-- Begin --

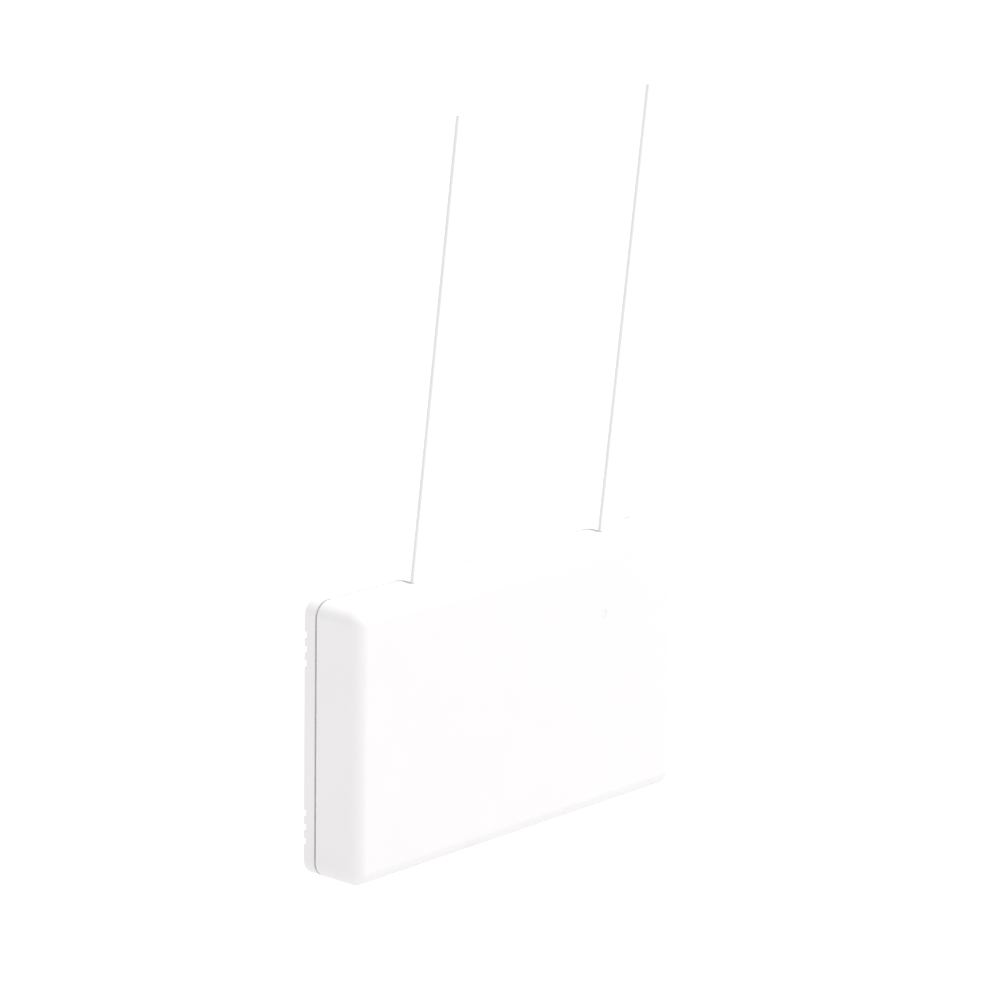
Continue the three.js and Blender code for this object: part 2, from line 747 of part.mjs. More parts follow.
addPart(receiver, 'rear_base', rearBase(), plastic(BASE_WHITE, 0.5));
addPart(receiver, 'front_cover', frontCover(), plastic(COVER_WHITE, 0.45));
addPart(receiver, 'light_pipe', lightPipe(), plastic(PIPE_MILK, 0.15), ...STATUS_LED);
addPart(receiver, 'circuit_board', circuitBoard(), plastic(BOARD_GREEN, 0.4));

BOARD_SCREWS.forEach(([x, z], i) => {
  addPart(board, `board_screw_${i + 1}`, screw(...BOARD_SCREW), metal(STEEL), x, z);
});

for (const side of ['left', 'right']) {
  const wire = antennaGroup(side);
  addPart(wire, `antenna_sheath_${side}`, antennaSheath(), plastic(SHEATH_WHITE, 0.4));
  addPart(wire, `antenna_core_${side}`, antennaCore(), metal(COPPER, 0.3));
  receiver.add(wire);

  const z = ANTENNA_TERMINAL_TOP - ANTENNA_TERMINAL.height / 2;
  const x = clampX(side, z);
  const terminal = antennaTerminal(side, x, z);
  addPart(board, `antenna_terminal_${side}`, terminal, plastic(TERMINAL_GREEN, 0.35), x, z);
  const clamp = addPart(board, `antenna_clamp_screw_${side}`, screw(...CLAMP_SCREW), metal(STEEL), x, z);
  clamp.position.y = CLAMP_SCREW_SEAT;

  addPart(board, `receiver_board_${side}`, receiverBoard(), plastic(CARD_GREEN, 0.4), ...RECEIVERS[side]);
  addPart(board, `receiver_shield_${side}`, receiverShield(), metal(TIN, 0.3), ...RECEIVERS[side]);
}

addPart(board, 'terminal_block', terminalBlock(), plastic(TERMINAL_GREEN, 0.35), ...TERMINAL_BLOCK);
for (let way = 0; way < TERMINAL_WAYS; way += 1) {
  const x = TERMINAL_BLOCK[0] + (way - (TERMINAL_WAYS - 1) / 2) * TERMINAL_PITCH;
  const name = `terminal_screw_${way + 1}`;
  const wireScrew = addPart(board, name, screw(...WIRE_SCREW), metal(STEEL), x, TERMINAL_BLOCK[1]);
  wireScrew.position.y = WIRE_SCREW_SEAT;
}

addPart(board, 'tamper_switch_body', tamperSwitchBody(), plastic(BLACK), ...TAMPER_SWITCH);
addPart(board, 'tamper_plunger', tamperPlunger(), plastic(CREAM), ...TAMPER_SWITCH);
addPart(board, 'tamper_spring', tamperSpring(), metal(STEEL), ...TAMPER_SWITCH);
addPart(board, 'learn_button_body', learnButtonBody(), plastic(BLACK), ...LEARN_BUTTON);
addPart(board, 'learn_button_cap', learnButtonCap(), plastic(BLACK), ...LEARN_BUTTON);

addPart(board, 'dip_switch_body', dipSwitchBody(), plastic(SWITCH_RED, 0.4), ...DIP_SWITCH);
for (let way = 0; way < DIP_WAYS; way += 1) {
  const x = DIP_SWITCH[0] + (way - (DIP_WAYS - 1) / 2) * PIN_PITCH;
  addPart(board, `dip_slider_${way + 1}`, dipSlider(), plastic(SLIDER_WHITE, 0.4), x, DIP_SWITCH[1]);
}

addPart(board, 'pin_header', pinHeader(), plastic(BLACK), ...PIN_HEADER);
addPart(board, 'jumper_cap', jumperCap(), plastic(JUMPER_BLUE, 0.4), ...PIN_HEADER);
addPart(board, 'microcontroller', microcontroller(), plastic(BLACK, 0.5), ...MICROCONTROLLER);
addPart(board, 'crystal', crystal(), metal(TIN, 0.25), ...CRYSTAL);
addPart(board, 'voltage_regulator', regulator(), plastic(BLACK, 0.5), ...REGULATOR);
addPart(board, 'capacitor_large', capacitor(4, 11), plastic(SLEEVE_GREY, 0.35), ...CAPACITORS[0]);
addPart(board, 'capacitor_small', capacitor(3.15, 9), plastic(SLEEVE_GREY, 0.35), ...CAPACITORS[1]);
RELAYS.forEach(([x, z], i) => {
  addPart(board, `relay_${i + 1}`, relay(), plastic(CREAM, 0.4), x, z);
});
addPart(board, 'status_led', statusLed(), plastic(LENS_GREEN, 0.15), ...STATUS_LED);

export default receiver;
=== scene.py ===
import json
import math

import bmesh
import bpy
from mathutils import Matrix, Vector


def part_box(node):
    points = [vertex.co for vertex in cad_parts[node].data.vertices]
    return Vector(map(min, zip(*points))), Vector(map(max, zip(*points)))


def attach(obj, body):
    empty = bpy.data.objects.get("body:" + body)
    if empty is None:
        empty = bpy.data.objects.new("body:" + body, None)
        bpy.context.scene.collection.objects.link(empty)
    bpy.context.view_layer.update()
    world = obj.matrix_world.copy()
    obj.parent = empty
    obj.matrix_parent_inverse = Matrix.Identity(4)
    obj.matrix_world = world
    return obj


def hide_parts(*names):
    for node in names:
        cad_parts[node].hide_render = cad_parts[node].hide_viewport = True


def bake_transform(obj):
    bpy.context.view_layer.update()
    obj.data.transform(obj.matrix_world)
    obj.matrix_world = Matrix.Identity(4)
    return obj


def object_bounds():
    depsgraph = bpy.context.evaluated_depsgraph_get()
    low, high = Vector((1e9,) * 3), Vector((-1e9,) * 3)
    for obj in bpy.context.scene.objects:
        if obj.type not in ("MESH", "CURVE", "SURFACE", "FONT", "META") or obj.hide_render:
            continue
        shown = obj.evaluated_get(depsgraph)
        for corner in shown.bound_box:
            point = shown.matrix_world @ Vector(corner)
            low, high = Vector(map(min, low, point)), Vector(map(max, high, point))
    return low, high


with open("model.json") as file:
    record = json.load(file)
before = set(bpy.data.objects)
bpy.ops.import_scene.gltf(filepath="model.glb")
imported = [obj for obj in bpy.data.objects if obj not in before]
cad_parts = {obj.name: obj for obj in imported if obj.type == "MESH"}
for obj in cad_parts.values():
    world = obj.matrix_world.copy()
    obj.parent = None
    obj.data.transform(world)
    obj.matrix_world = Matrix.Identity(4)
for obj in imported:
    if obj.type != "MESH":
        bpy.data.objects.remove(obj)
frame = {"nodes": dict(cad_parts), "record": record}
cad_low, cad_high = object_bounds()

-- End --

Repeat, character for character, the lines of the material above from the line with "pinHeader(), plastic(BLACK), ...PIN_HEADER);" through the line with "obj.parent = empty".

> Task output:
addPart(board, 'pin_header', pinHeader(), plastic(BLACK), ...PIN_HEADER);
addPart(board, 'jumper_cap', jumperCap(), plastic(JUMPER_BLUE, 0.4), ...PIN_HEADER);
addPart(board, 'microcontroller', microcontroller(), plastic(BLACK, 0.5), ...MICROCONTROLLER);
addPart(board, 'crystal', crystal(), metal(TIN, 0.25), ...CRYSTAL);
addPart(board, 'voltage_regulator', regulator(), plastic(BLACK, 0.5), ...REGULATOR);
addPart(board, 'capacitor_large', capacitor(4, 11), plastic(SLEEVE_GREY, 0.35), ...CAPACITORS[0]);
addPart(board, 'capacitor_small', capacitor(3.15, 9), plastic(SLEEVE_GREY, 0.35), ...CAPACITORS[1]);
RELAYS.forEach(([x, z], i) => {
  addPart(board, `relay_${i + 1}`, relay(), plastic(CREAM, 0.4), x, z);
});
addPart(board, 'status_led', statusLed(), plastic(LENS_GREEN, 0.15), ...STATUS_LED);

export default receiver;
=== scene.py ===
import json
import math

import bmesh
import bpy
from mathutils import Matrix, Vector


def part_box(node):
    points = [vertex.co for vertex in cad_parts[node].data.vertices]
    return Vector(map(min, zip(*points))), Vector(map(max, zip(*points)))


def attach(obj, body):
    empty = bpy.data.objects.get("body:" + body)
    if empty is None:
        empty = bpy.data.objects.new("body:" + body, None)
        bpy.context.scene.collection.objects.link(empty)
    bpy.context.view_layer.update()
    world = obj.matrix_world.copy()
    obj.parent = empty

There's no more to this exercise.